Entweder sein Gröbstes verschlafen, oder der nächtliche Sturm war doch kein Grobian. Heute früh jedenfalls eine Wetterlage wie an der Küste: Sonnig und blitzblau mit schnell fliegenden Wolken, dann bleigrau mit Regen vor dem rückwärtigen Fenster und vorne ein ähnliches Bild bei anderem Licht. Das Mandelbäumle, das ich gestern bei Sonnenuntergang noch hereingeräumt hatte, es bleibt heute den Tag über drin. Schön steht es da, als Artefakt unter lauter Möbeln, mit seinen rosa Blüten und vielen Knospen. Wie sehr man sich an den zarten Blüten freut (bei den größeren geht es scheinbar darum, dass sie als haltbar sich beweisen — man befrage hierzu den Besitzer eines Magnolienbaumes) — je hauchfeiner desto kostbarer; wie gestern nachmittag, als wir am Mainufer unter den Platanen die wie in Lachen über den Schlamm ausgegossenen Krokusse fanden, lieblich in violett und darunter, unter hunderten, genau ein einziger in Dottergelb. Anderorts blühte der Winterling. Und zwischen den Ästen des Schneeballs stand flirrend eine Art Motte mit beigem Fell am plumpen Leib, die mit einer langen Schlürfröhre aus den magentafarbenen Winzlingen soff, die auch für unsere Nasen schon herrlich seifig dufteten. Da hatte ich, als Heimkehrer von der Insel des Docor Bird, die Entstehung der Arten direkt vor meinen Augen geschaut: Aus solchem Insekt war also der kolibrihafte Mikrovogel mutiert (liest sich unschön). Noch unschöner finde ich freilich das Rezept für das chinesische S(ch)uppentier Pangolin, von dem nun, nein: das jetzt in aller Munde ist: Man würzt die angeblich lebensverlängernde Suppe mit den Schuppen des Tiers einer aussterbenden Art und schmeisst den Rest in den Müll.

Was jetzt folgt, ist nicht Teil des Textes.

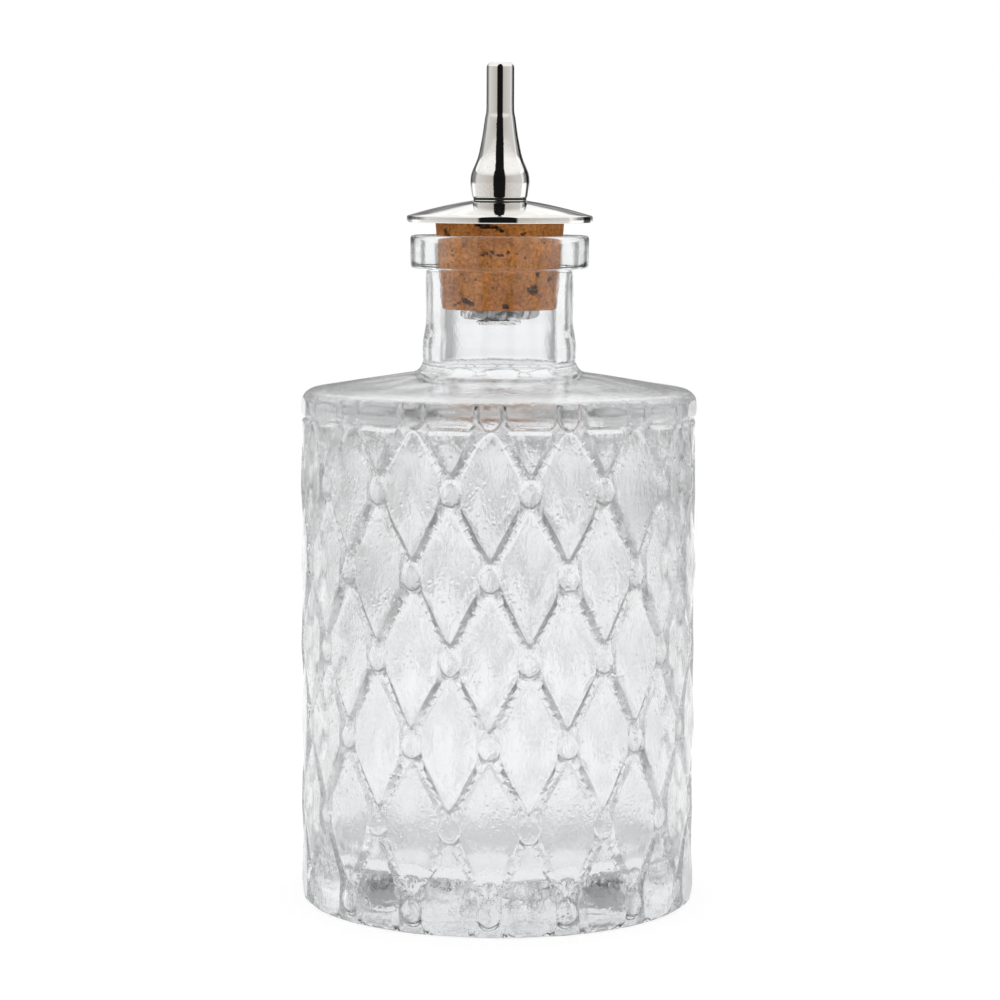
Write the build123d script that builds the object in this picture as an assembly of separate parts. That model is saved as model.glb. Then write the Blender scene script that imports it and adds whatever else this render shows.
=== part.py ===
from build123d import *

import math
import os

# Bitters bottle: a moulded glass bottle with a dasher stopper. Millimetres.
# +Z is up, the origin is the middle of the foot on the table, and the front faces -Y.

# Tools reach this far past what they cut
overrun = 0.6

# Glass bottle, outside. The body's diameter is over the corners of the moulded cells.
body_diameter = 68.0
body_height = 87.75
heel_radius = 1.2
shoulder_rise = 3.35
shoulder_corner_radius = 2.6
neck_root_diameter = 26.5
neck_root_fillet = 2.0
neck_diameter = 25.4
neck_length = 17.45
neck_flare_start_share = 0.26
neck_flare_end_share = 0.44
neck_flare_round = 8.0
collar_diameter = 30.6
collar_length = 5.7
collar_edge_radius = 0.6
collar_root_fillet = 0.5

# Glass bottle, inside
wall_thickness = 4.0
base_thickness = 8.0
shoulder_thickness = 3.5
inner_heel_radius = 6.0
inner_shoulder_radius = 5.0
throat_round = 3.0
mouth_round = 0.4
punt_depth = 1.0
foot_ring_width = 5.0

# Moulded pattern: flat cells and buttons that stand out of the wall, with channels
# between them, in rows that are half a column apart
pattern_columns = 16
pattern_relief = 0.5
pattern_draft = 45.0
cell_rows = 7
cell_row_step = 13.78
cell_lowest_row = 1.85
cell_half_width = 4.6
cell_shoulder_rise = 5.3
cell_apex_rise = 13.2
cell_point_drop = 8.7
cells_top = 82.7
button_width = 3.6
button_height = 4.4
button_drop = 11.75
button_stand = 0.15
button_corner_share = 0.41

# Band of bars and buttons over the cells, under the shoulder
band_gap = 1.0
bar_gap = 0.9

# Cork
cork_length = 14.65
cork_top_diameter = 22.0
cork_bottom_diameter = 19.85
cork_stand = 2.1
cork_edge_round = 0.35
cork_fit = 0.05

# Disc that covers the cork
disc_diameter = 31.7
disc_rim_thickness = 0.85
disc_rim_round = 0.3
disc_rise = 2.15

# Stem, the threaded tube that holds disc, cork and nut together
stem_diameter = 8.0
stem_bore = 4.0
stem_end_length = 1.05
stem_end_chamfer = 0.4
stem_fit = 0.05
stem_head_diameter = 9.4
stem_head_waist = 8.6
stem_head_length = 1.0
spigot_diameter = 6.4
spigot_length = 3.6

# Nut under the cork
nut_flats = 12.0
nut_thickness = 1.7
nut_turn = 22.4
nut_chamfer_angle = 30.0

# Seal between the stem's head and the spout
seal_thickness = 0.3
seal_diameter = 9.0

# Spout
spout_length = 22.9
spout_belly_diameter = 10.0
spout_tip_diameter = 4.7
spout_tip_length = 7.0
spout_tip_round = 0.9
spout_foot_diameter = 9.5
spout_foot_round = 0.3
spout_outlet = 2.0
spout_outlet_depth = 5.0
spigot_fit = 0.05
socket_spare = 0.6
# Places on the spout's outline between the foot and the tip's straight end: height as
# a share of the way up to it, and width between tip (0) and belly (1)
spout_outline_shares = [
    (0.13, 1.0),
    (0.26, 0.95),
    (0.33, 0.79),
    (0.42, 0.57),
    (0.55, 0.38),
    (0.72, 0.20),
    (0.87, 0.07),
]

# Distances and heights worked out from the sizes above
body_radius = body_diameter / 2
cell_face = math.sqrt(body_radius ** 2 - cell_half_width ** 2)
channel_floor = cell_face - pattern_relief
shoulder_top = body_height + shoulder_rise
collar_bottom = shoulder_top + neck_length
mouth_height = collar_bottom + collar_length
cork_top = mouth_height + cork_stand
cork_bottom = cork_top - cork_length
disc_top = cork_top + disc_rim_thickness + disc_rise
nut_bottom = cork_bottom - nut_thickness
stem_bottom = nut_bottom - stem_end_length


def dome_radius():
    """Radius of the sphere that the disc's top is a cap of."""
    half_width = disc_diameter / 2
    return (half_width ** 2 + disc_rise ** 2) / (2 * disc_rise)


def dome_height(radius):
    """Height of the disc's domed top at a distance from the axis."""
    ball = dome_radius()
    return disc_top - ball + math.sqrt(ball ** 2 - radius ** 2)


# The stem's head stands on the dome, then come the seal and the spout
stem_hole_radius = stem_diameter / 2 + stem_fit
head_bottom = dome_height(stem_hole_radius)
head_top = head_bottom + stem_head_length
spout_bottom = head_top + seal_thickness
spout_top = spout_bottom + spout_length
spigot_top = spout_bottom + spigot_length


def turned(corners, closing=None):
    """Revolve a half section about Z.

    Each corner is (distance from the axis, height, rounding). The last side, back to the
    first corner, is straight, or is the curve that closing draws from its two ends.
    """
    points = [(radius, height) for radius, height, rounding in corners]
    with BuildPart() as part:
        with BuildSketch(Plane.XZ) as section:
            with BuildLine():
                Polyline(*points, close=closing is None)
                if closing:
                    closing(points[-1], points[0])
            make_face()
            for radius, height, rounding in corners:
                if rounding:
                    corner = section.vertices().sort_by_distance((radius, height))[0]
                    fillet(corner, rounding)
        revolve(axis=Axis.Z)
    return part.part


def cork_radius(height):
    """Radius of the cork's straight taper at a height."""
    share = (height - cork_bottom) / cork_length
    return (cork_bottom_diameter + share * (cork_top_diameter - cork_bottom_diameter)) / 2


def shoulder_height(radius):
    """Height of the sloping shoulder at a distance from the axis."""
    share = (body_radius - radius) / (body_radius - neck_root_diameter / 2)
    return body_height + share * shoulder_rise


def make_glass():
    """The bottle without its moulded pattern: one wall, from the punt round to the base."""
    foot = body_radius - foot_ring_width
    root = neck_root_diameter / 2
    neck = neck_diameter / 2
    collar = collar_diameter / 2
    flare_start = shoulder_top + neck_flare_start_share * neck_length
    flare_end = shoulder_top + neck_flare_end_share * neck_length
    mouth = cork_radius(mouth_height) + cork_fit
    throat = cork_bottom_diameter / 2 + cork_fit
    cavity = body_radius - wall_thickness
    corners = [
        (foot, 0, 0),
        (body_radius, 0, heel_radius),
        (body_radius, body_height, shoulder_corner_radius),
        (root, shoulder_top, neck_root_fillet),
        (root, flare_start, neck_flare_round),
        (neck, flare_end, neck_flare_round),
        (neck, collar_bottom, collar_root_fillet),
        (collar, collar_bottom, collar_edge_radius),
        (collar, mouth_height, collar_edge_radius),
        (mouth, mouth_height, mouth_round),
        (throat, cork_bottom, 0),
        (throat, shoulder_height(throat) - shoulder_thickness, throat_round),
        (cavity, shoulder_height(cavity) - shoulder_thickness, inner_shoulder_radius),
        (cavity, base_thickness, inner_heel_radius),
        (0, base_thickness, 0),
        (0, punt_depth, 0),
    ]
    punt_radius = (foot ** 2 + punt_depth ** 2) / (2 * punt_depth)
    return turned(corners, lambda start, end: RadiusArc(start, end, punt_radius))


def cell_outline():
    """A cell seen from outside, about the middle of the V that ends it below."""
    return [
        (0, -cell_point_drop),
        (cell_half_width, 0),
        (cell_half_width, cell_shoulder_rise),
        (0, cell_apex_rise),
        (-cell_half_width, cell_shoulder_rise),
        (-cell_half_width, 0),
    ]


def button_outline():
    """A button seen from outside: an oval with eight sides."""
    side = button_width / 2
    top = button_height / 2
    corner = [(side, top * button_corner_share), (side * button_corner_share, top)]
    upper = corner + [(-x, z) for x, z in reversed(corner)]
    return upper + [(-x, -z) for x, z in upper]


def bar_outline():
    """A bar between two buttons of the band, from its lower edge to over the shoulder."""
    column_width = 2 * math.pi * body_radius / pattern_columns
    side = (column_width - button_width) / 2 - bar_gap
    top = body_height - cells_top
    return [(-side, band_gap), (side, band_gap), (side, top), (-side, top)]


def boss(outline, face):
    """Drafted block at the front, from a little under the channels out to a flat face."""
    foot = channel_floor - overrun
    spread = (face - foot) * math.tan(math.radians(pattern_draft))
    drafted = offset(Polygon(*outline, align=None), amount=spread, kind=Kind.INTERSECTION)
    corners = [(x, -face, z) for x, z in outline]
    corners += [(corner.X, -foot, corner.Y) for corner in drafted.vertices()]
    return ConvexPolyhedron(corners)


def round_the_wall(shape, height, first):
    """Copies of a boss at every column, the first one a share of a column from the front."""
    step = 360 / pattern_columns
    return [
        Pos(0, 0, height) * Rot(0, 0, (first + number) * step) * shape
        for number in range(pattern_columns)
    ]


def wall_layer(bottom, top):
    """The layer of the wall that the pattern stands in, outside the channels' flat floors."""
    sides = 2 * pattern_columns
    floor = RegularPolygon(channel_floor, sides, major_radius=False, rotation=180 / sides)
    layer = extrude(Circle(body_radius + overrun) - floor, top - bottom)
    return Pos(0, 0, bottom) * layer


def make_channels():
    """What is missing between the raised shapes: the part with the cells, and the band."""
    cell = boss(cell_outline(), cell_face)
    button = boss(button_outline(), cell_face + button_stand)
    bar = boss(bar_outline(), cell_face)
    raised = []
    for row in range(cell_rows):
        height = cell_lowest_row + row * cell_row_step
        first = 0.5 if row % 2 == 0 else 0
        raised += round_the_wall(cell, height, first)
        if row:
            raised += round_the_wall(button, height - button_drop, first)
    band_middle = (cells_top + band_gap + body_height) / 2
    band = round_the_wall(bar, cells_top, 0.5) + round_the_wall(button, band_middle, 0)
    return wall_layer(0, cells_top).cut(*raised), wall_layer(cells_top, body_height).cut(*band)


def make_bottle():
    """The glass with its moulded pattern."""
    return make_glass().cut(*make_channels())


def make_cork():
    bottom = cork_bottom_diameter / 2
    corners = [
        (stem_hole_radius, cork_bottom, 0),
        (bottom, cork_bottom, cork_edge_round),
        (cork_top_diameter / 2, cork_top, 0),
        (stem_hole_radius, cork_top, 0),
    ]
    return turned(corners)


def make_disc():
    half_width = disc_diameter / 2
    corners = [
        (stem_hole_radius, dome_height(stem_hole_radius), 0),
        (stem_hole_radius, cork_top, 0),
        (half_width, cork_top, disc_rim_round),
        (half_width, cork_top + disc_rim_thickness, disc_rim_round),
    ]
    return turned(corners, lambda start, end: RadiusArc(start, end, -dome_radius()))


def make_stem():
    shaft = stem_diameter / 2
    spigot = spigot_diameter / 2
    corners = [
        (stem_bore / 2, stem_bottom, 0),
        (shaft - stem_end_chamfer, stem_bottom, 0),
        (shaft, stem_bottom + stem_end_chamfer, 0),
        (shaft, head_bottom, 0),
        (stem_head_waist / 2, head_bottom, 0),
        (stem_head_diameter / 2, head_top, 0),
        (spigot, head_top, 0),
        (spigot, spigot_top - stem_end_chamfer, 0),
        (spigot - stem_end_chamfer, spigot_top, 0),
        (stem_bore / 2, spigot_top, 0),
    ]
    return turned(corners)


def make_nut():
    """Hexagon with its lower corners chamfered and a plain hole in place of the thread."""
    flat = nut_flats / 2
    corner = flat / math.cos(math.radians(30))
    drop = (corner - flat) * math.tan(math.radians(nut_chamfer_angle))
    hexagon = extrude(RegularPolygon(corner, 6), nut_thickness)
    section = [
        (stem_hole_radius, 0, 0),
        (flat, 0, 0),
        (corner, drop, 0),
        (corner, nut_thickness, 0),
        (stem_hole_radius, nut_thickness, 0),
    ]
    return Pos(0, 0, nut_bottom) * Rot(0, 0, nut_turn - 90) * (hexagon & turned(section))


def make_seal():
    hole = spigot_diameter / 2 + spigot_fit
    edge = seal_diameter / 2
    corners = [
        (hole, head_top, 0),
        (edge, head_top, 0),
        (edge, spout_bottom, 0),
        (hole, spout_bottom, 0),
    ]
    return turned(corners)


def make_spout():
    foot = spout_foot_diameter / 2
    tip = spout_tip_diameter / 2
    outlet = spout_outlet / 2
    socket = spigot_diameter / 2 + spigot_fit
    tube = stem_bore / 2
    socket_top = spigot_top + socket_spare
    tip_bottom = spout_top - spout_tip_length
    swell = spout_belly_diameter / 2 - tip
    rise = tip_bottom - spout_bottom
    outline = [
        (tip + width * swell, spout_bottom + height * rise)
        for height, width in spout_outline_shares
    ]
    corners = [
        (tip, tip_bottom, 0),
        (tip, spout_top, spout_tip_round),
        (outlet, spout_top, 0),
        (outlet, spout_top - spout_outlet_depth, 0),
        (tube, socket_top + tube, 0),
        (tube, socket_top, 0),
        (socket, socket_top, 0),
        (socket, spout_bottom, 0),
        (foot, spout_bottom, spout_foot_round),
    ]

    def side(start, end):
        Spline(start, *outline, end, tangents=[(foot - tip, rise), (0, 1)])

    return turned(corners, side)


makers = {
    "bottle": make_bottle,
    "cork": make_cork,
    "disc": make_disc,
    "stem": make_stem,
    "nut": make_nut,
    "spout_seal": make_seal,
    "spout": make_spout,
}

os.makedirs("parts", exist_ok=True)
for name, make in makers.items():
    solid = make()
    export_step(solid, f"parts/{name}.step")
    box = solid.bounding_box()
    print(f"{name}: z {box.min.Z:.2f} to {box.max.Z:.2f}, {solid.volume / 1000:.2f} ml")
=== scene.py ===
# %% [markdown]
# # A bitters bottle in glass, cork and polished metal
# The bottle is a moulded glass body with a cork stopper that carries a metal spout. The packed
# solids are the fixed frame: they say where every piece is and how it moves, and this script
# gives each of them its finish. Four pieces are modelled again here, because their look
# depends on small forms that the solids leave out: the glass, whose moulded edges are soft and
# a little uneven, the cork with its pits, the tube with its threads, and the covering disc,
# whose dome is a little higher than in the solid and takes in the tube's head.

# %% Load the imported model
import math

import bmesh
import bpy
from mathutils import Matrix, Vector, geometry, noise


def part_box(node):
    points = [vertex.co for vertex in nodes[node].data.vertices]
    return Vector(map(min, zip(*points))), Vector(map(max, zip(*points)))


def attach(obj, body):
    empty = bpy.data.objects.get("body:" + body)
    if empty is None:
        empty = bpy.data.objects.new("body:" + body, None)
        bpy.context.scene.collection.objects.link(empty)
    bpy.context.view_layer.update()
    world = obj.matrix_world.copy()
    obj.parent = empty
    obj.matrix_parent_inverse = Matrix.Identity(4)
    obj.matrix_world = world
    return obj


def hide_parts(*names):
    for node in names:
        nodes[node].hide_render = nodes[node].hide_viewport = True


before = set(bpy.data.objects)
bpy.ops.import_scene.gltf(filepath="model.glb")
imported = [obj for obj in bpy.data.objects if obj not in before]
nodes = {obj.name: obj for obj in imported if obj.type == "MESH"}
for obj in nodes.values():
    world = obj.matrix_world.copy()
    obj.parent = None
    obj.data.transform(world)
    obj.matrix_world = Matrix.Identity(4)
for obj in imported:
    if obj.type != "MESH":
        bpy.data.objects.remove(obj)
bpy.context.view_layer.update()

mm = 0.001
print("nodes:", ", ".join(sorted(nodes)))

# %% [markdown]
# ## Camera
# The camera stands where the photograph was taken from. Its distance, height and angle were
# worked out from the round edges of foot, shoulder and collar, which a camera sees as ellipses.

# %% Camera
sight_distance = 528.8 * mm
sight_height = 123.3 * mm
sight_turn = math.radians(2.4)
sight_pitch = math.radians(5.885)
sight_roll = math.radians(-0.23)
sight_angle = math.radians(18.39)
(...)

Kann jetzt Lorenz Jäger wieder etwas besser verstehen, der neulich, das war noch im alten Jahr und vor der Entdeckung des Corona-Virus am Rande eines Vortrages des ehemaligen Botschafters in Peking und Tokio zu mir sagte «Mein Grund, warum ich mich vor Chinesen fürchte: Keinerlei Nahrungstabus.»